╔══
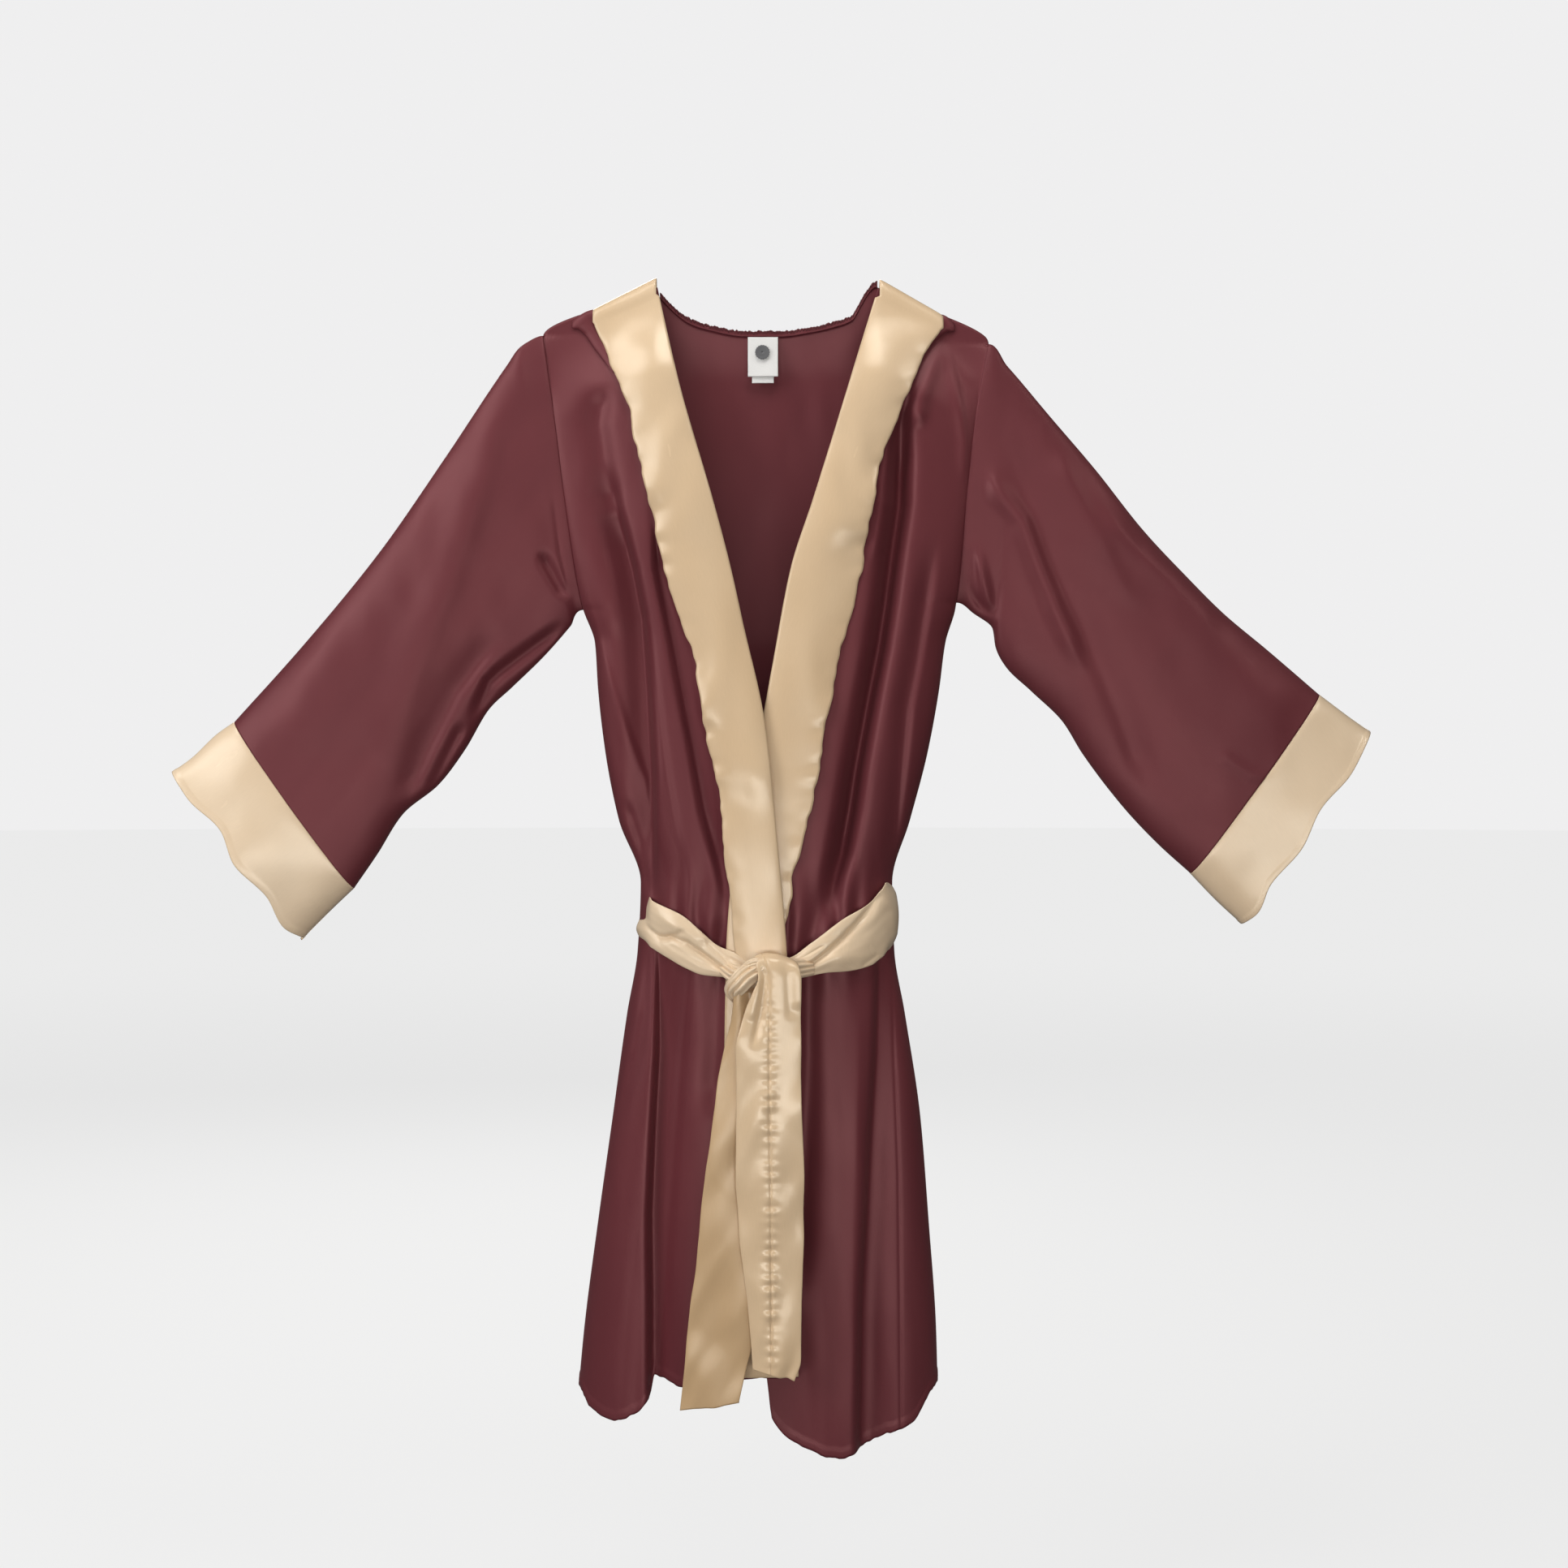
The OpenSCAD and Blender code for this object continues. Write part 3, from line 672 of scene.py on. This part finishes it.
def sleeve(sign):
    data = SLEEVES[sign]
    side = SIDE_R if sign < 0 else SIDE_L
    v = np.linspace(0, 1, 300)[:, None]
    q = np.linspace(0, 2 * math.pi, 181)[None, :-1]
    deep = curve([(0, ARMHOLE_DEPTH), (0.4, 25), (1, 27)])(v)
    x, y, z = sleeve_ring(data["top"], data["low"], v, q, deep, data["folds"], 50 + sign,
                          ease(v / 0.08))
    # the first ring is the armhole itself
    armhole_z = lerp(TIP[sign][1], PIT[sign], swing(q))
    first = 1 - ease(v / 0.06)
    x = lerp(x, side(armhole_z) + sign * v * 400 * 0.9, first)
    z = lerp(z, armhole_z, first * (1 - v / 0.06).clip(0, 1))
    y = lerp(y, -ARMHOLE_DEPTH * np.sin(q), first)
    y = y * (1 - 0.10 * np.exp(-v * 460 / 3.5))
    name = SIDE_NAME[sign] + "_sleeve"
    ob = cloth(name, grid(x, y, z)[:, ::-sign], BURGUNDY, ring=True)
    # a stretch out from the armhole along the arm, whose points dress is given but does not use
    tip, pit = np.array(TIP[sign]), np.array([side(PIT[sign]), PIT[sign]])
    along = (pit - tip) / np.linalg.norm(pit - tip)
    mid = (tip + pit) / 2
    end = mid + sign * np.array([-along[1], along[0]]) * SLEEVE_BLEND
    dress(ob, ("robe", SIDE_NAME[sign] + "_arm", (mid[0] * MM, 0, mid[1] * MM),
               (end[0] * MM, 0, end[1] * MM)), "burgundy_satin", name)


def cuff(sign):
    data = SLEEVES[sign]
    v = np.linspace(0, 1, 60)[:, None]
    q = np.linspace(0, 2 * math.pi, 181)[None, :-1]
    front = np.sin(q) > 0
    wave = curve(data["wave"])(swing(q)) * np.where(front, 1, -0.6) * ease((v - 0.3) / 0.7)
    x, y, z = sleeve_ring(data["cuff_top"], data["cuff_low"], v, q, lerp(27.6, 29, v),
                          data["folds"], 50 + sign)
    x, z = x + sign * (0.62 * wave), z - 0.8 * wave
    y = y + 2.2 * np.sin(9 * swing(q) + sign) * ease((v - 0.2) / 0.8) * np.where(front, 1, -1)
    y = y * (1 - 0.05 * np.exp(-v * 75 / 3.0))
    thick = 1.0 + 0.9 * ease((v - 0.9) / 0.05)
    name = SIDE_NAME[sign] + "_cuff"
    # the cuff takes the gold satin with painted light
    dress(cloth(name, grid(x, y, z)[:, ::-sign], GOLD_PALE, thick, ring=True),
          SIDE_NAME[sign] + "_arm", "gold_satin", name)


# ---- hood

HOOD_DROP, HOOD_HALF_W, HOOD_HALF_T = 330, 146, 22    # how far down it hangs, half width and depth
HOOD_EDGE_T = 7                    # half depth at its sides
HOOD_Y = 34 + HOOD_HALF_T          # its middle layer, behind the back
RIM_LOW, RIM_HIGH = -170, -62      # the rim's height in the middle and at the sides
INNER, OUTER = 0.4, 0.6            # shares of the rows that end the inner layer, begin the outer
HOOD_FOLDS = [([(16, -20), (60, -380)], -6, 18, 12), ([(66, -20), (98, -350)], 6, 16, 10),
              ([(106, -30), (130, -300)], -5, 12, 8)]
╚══
#### Job
Scan the lines above for "from", then copy every one that has it.

#### Exercise answer
The OpenSCAD and Blender code for this object continues. Write part 3, from line 672 of scene.py on. This part finishes it.
    # a stretch out from the armhole along the arm, whose points dress is given but does not use